Not an awful lot changes. In the Miners’ Great Strike, the WRP under Healy took an uncritical attitude to the Labourite leadership of the National Union of Mineworkers (apart from the ones in the CPGB), combining this with blood-curdling pronouncements that “A return to work would be a catastrophic defeat for the working class and render fascism inevitable” (News Line October 30 1985).

Frankly, Slaughter does it with rather less panache.

From the reports we have received about the faction battle in the WRP against this liquidation, the organisation has few life signs. After calling for a national aggregate (attended by about 35 members), the comrades occupying what could be called the ‘middle ground’ limply put up no opposition to the liquidationist leadership.

Only two comrades, who have been correctly arguing for WRP members to join the SLP, spoke against the leadership line. They proposed joint resolutions with the ‘middling sorts’, but this group had no positive proposals. In practice, they were drifting with the leadership while moaning over the orientation.

An equivocal proposal was put that the WRP should not liquidate, but maintain a paper and organisation inside this new amorphous grouping. However, this was a hollow compromise, as it was not intended to stand in contradiction to submerging the organisation into a loose alliance of individuals around campaigns such as ‘Reclaim the future’.

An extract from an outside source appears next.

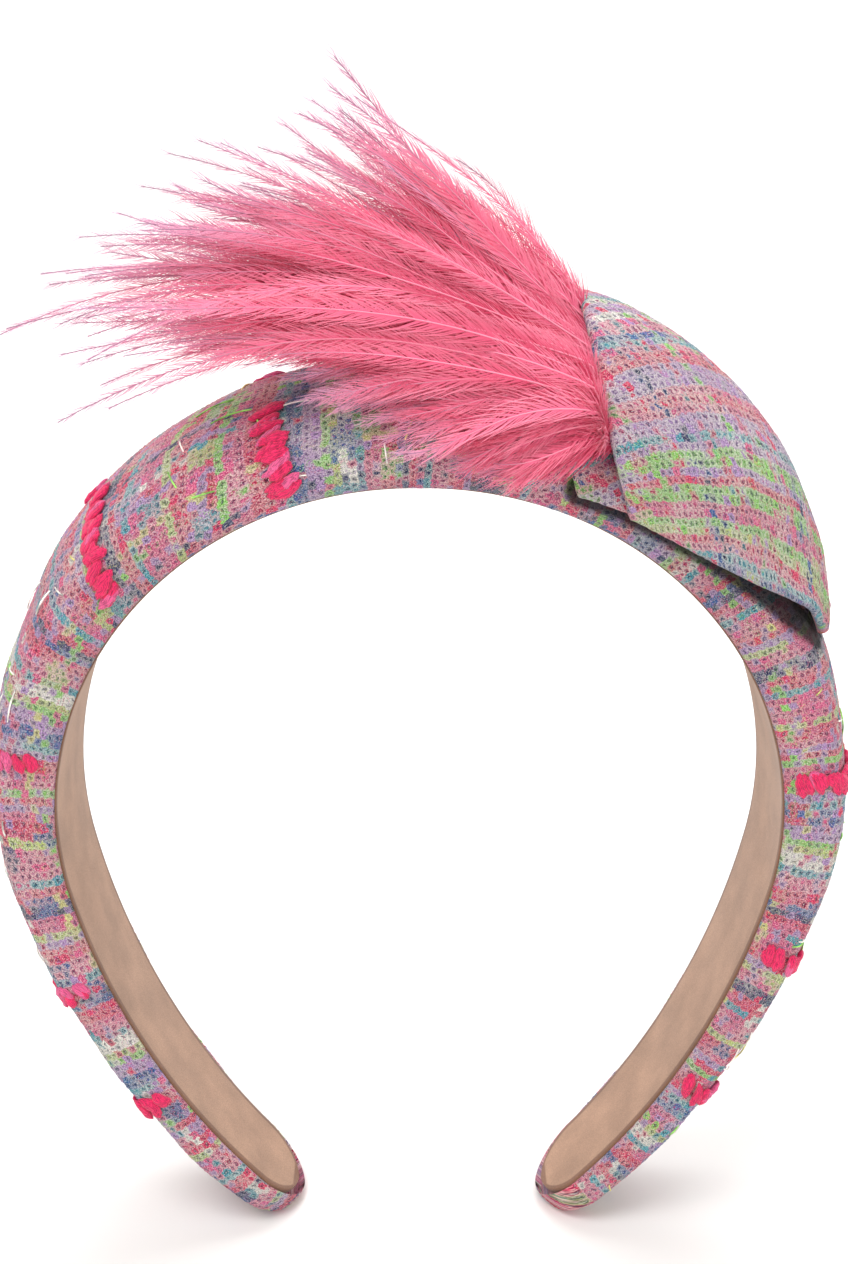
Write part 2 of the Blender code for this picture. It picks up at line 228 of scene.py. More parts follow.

Finally, it was agreed to have another meeting. As this will not actually take place until after the conference which plans to officially wind the organisation up, its deliberations are likely to have an air of ‘abstraction’ about them. It will all be over bar some (muted) shouting.

There is a minority of comrades in the WRP who wish to continue the fight for revolutionary politics ... and have the energy to take it up. These are the comrades now with the heaviest responsibilities in the fight for a genuine party of our class.